▸ EXERCISE GOAL
For each line of the data below that holds "shown", copy the line.
:: LISTING ::
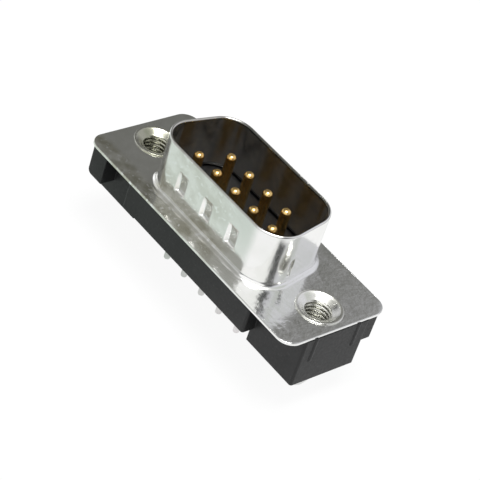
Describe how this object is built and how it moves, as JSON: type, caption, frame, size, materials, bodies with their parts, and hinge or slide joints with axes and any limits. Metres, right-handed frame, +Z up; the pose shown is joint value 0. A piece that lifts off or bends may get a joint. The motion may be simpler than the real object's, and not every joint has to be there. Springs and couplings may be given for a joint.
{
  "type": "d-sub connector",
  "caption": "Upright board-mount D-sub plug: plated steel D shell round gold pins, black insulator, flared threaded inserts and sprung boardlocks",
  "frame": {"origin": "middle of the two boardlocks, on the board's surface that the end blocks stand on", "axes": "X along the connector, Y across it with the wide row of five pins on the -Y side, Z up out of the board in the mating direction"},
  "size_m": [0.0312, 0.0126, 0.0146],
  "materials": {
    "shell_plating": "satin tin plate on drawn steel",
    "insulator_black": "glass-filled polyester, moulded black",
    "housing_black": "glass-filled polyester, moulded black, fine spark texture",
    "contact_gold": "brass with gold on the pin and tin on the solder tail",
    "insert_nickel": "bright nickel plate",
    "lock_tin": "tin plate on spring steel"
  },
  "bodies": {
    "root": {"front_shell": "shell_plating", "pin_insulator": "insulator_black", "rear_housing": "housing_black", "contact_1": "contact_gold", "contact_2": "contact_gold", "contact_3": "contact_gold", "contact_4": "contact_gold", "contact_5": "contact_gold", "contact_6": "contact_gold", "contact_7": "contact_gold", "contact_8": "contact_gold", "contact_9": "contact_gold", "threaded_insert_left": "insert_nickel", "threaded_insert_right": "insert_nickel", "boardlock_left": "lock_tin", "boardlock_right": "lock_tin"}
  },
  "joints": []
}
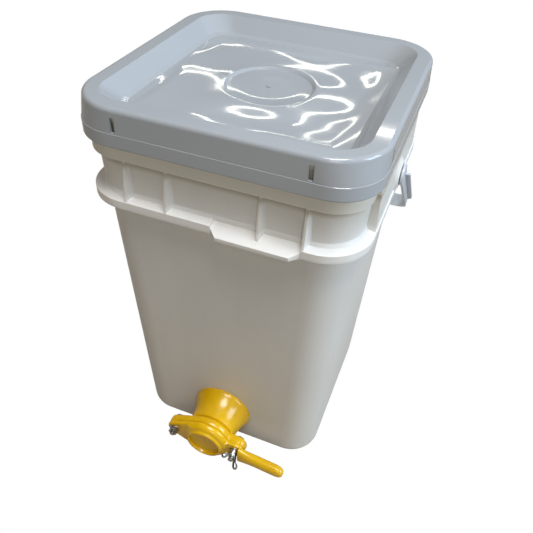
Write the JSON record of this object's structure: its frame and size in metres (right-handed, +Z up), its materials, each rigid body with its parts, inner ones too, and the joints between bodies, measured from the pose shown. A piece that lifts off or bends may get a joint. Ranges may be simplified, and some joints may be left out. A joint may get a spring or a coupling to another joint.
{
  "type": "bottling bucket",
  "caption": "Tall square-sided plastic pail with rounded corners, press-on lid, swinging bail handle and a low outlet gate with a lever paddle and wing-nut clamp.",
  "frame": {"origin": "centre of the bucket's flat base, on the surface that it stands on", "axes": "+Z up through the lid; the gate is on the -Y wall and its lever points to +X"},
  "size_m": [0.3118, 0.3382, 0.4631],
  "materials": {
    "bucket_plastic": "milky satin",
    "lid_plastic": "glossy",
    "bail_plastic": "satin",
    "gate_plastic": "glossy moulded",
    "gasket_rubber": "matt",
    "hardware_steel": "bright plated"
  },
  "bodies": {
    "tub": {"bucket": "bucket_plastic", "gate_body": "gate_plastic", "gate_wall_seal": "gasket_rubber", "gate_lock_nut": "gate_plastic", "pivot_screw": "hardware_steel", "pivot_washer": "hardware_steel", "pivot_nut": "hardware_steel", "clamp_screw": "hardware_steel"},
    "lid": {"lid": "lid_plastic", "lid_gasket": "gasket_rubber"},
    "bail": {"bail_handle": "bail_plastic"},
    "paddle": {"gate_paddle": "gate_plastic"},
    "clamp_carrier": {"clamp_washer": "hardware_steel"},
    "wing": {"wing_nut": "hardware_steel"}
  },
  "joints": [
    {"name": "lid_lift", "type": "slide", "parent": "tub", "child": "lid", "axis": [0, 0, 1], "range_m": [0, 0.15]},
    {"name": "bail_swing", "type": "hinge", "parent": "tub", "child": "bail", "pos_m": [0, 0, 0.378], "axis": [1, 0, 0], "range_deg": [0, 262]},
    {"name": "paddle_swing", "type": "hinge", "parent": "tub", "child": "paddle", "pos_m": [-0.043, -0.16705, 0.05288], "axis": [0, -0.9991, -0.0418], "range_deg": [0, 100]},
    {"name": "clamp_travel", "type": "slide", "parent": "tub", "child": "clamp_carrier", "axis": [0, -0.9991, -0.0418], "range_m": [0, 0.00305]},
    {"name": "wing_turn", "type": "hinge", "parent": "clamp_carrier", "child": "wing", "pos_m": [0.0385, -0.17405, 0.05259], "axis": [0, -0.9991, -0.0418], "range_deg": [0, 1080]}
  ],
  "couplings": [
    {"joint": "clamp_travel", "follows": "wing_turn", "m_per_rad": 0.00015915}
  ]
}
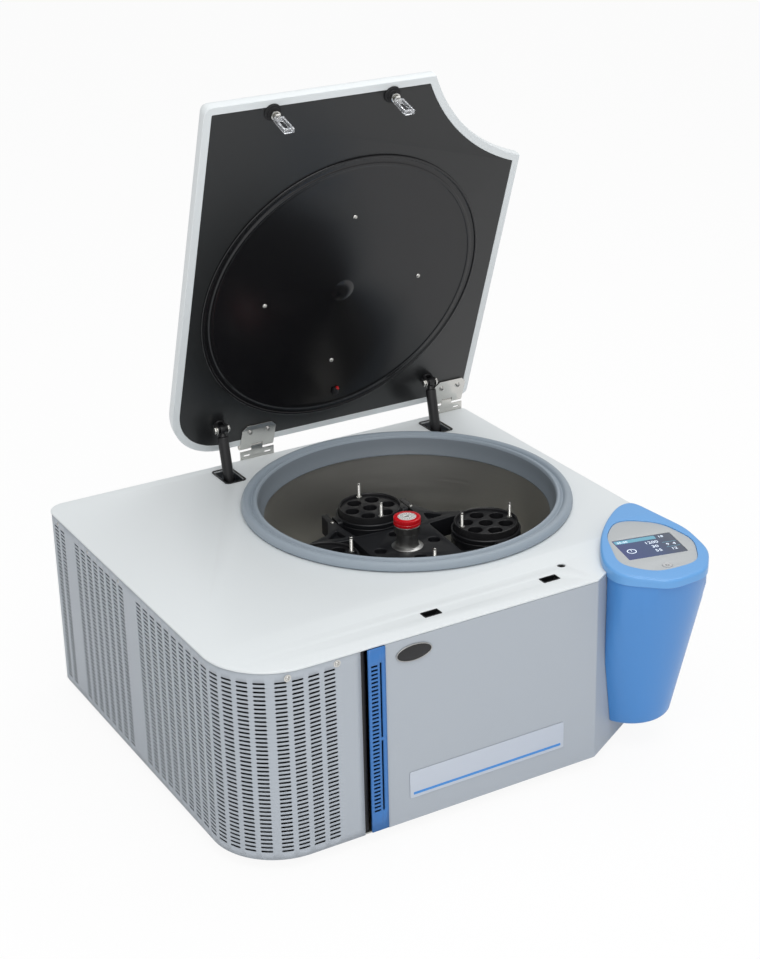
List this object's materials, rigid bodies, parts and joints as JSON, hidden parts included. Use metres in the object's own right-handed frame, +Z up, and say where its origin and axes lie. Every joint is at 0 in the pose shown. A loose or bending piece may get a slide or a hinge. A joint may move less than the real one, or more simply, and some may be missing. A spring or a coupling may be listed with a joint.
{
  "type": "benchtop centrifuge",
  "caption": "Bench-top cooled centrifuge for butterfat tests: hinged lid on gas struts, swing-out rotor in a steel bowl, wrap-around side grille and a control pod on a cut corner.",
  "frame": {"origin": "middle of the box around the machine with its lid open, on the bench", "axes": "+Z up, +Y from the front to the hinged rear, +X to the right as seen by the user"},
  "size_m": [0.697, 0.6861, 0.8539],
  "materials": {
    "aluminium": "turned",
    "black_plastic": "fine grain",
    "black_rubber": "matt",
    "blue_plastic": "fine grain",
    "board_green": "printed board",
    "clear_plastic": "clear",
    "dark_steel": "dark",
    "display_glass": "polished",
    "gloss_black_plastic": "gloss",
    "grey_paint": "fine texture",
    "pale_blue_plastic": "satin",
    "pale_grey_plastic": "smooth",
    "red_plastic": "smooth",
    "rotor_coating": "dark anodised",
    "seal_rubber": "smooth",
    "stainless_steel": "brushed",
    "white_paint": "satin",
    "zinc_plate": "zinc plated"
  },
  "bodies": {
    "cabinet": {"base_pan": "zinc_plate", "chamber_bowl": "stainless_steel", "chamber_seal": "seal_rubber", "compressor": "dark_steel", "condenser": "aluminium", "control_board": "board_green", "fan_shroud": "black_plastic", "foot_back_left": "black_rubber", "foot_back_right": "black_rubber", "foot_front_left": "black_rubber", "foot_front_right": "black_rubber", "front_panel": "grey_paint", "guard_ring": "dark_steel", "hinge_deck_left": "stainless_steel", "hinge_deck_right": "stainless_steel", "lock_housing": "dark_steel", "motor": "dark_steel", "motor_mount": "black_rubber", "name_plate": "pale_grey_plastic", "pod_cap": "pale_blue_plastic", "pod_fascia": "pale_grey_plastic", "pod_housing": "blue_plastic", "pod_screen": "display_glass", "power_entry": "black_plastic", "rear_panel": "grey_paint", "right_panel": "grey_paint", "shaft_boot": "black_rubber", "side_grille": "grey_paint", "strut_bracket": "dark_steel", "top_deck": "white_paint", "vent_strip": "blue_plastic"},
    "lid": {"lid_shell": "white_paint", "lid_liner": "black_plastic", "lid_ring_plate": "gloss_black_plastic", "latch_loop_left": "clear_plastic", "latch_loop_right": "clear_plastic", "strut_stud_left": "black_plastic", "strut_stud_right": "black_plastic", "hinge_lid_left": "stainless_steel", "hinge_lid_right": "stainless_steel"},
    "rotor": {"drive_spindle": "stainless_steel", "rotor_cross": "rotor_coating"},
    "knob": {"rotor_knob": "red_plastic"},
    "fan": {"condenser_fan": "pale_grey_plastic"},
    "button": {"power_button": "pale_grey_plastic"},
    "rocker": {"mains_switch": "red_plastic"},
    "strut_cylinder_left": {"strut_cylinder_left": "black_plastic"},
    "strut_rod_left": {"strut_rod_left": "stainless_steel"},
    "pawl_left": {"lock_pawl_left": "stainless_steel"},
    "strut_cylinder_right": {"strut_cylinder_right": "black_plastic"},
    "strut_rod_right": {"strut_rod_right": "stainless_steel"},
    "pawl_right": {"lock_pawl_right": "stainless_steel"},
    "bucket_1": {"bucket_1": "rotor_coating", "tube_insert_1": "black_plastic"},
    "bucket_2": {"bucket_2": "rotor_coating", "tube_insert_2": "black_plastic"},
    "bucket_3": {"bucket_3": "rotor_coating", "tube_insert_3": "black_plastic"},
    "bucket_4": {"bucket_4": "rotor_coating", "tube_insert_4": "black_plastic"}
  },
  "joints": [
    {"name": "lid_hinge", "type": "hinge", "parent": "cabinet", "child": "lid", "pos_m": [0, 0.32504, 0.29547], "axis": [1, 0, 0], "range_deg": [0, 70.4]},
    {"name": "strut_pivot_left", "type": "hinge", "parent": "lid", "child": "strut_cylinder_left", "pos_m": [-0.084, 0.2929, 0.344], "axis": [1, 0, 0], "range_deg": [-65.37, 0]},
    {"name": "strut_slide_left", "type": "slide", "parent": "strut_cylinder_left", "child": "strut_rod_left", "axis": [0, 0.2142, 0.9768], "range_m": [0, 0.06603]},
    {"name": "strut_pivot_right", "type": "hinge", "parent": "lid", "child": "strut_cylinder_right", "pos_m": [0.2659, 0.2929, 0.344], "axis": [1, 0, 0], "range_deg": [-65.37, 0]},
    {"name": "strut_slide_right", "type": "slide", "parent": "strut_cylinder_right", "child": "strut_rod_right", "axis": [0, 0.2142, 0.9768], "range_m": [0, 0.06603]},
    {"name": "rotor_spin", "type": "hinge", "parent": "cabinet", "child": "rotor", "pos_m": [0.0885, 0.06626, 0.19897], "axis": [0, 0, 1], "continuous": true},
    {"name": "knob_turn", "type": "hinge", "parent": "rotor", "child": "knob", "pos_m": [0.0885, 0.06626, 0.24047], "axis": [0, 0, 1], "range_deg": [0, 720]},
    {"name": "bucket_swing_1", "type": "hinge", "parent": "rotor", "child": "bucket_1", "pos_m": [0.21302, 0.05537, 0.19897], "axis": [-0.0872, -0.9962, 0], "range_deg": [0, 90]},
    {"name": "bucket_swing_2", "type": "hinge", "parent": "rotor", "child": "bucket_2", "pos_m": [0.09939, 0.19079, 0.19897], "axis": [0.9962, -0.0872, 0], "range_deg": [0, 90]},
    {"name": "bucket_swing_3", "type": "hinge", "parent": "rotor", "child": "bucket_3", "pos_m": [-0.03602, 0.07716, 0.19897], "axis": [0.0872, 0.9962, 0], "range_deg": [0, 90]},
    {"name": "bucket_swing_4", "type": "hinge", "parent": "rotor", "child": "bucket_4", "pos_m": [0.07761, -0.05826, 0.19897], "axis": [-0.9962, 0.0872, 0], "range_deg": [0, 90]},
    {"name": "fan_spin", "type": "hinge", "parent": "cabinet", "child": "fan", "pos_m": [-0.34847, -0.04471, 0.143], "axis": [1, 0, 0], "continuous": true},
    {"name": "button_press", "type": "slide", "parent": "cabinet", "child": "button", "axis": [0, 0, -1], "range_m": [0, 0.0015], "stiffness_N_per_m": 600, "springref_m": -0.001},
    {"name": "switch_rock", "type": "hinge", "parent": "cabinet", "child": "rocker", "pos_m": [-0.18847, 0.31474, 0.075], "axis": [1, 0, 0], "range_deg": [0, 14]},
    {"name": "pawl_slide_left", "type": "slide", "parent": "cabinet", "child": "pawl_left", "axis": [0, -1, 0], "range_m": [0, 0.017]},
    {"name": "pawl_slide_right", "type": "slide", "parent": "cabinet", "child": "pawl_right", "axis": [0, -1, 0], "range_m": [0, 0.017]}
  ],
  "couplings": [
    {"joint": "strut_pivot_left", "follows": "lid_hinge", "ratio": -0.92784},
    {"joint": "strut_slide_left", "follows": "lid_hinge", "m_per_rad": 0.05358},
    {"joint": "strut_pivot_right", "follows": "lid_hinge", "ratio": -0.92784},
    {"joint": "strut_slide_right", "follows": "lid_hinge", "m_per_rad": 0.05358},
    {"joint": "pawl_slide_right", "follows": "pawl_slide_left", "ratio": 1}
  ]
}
:::
▸ EXERCISE OUTPUT
Describe how this object is built and how it moves, as JSON: type, caption, frame, size, materials, bodies with their parts, and hinge or slide joints with axes and any limits. Metres, right-handed frame, +Z up; the pose shown is joint value 0. A piece that lifts off or bends may get a joint. The motion may be simpler than the real object's, and not every joint has to be there. Springs and couplings may be given for a joint.
Write the JSON record of this object's structure: its frame and size in metres (right-handed, +Z up), its materials, each rigid body with its parts, inner ones too, and the joints between bodies, measured from the pose shown. A piece that lifts off or bends may get a joint. Ranges may be simplified, and some joints may be left out. A joint may get a spring or a coupling to another joint.
List this object's materials, rigid bodies, parts and joints as JSON, hidden parts included. Use metres in the object's own right-handed frame, +Z up, and say where its origin and axes lie. Every joint is at 0 in the pose shown. A loose or bending piece may get a slide or a hinge. A joint may move less than the real one, or more simply, and some may be missing. A spring or a coupling may be listed with a joint.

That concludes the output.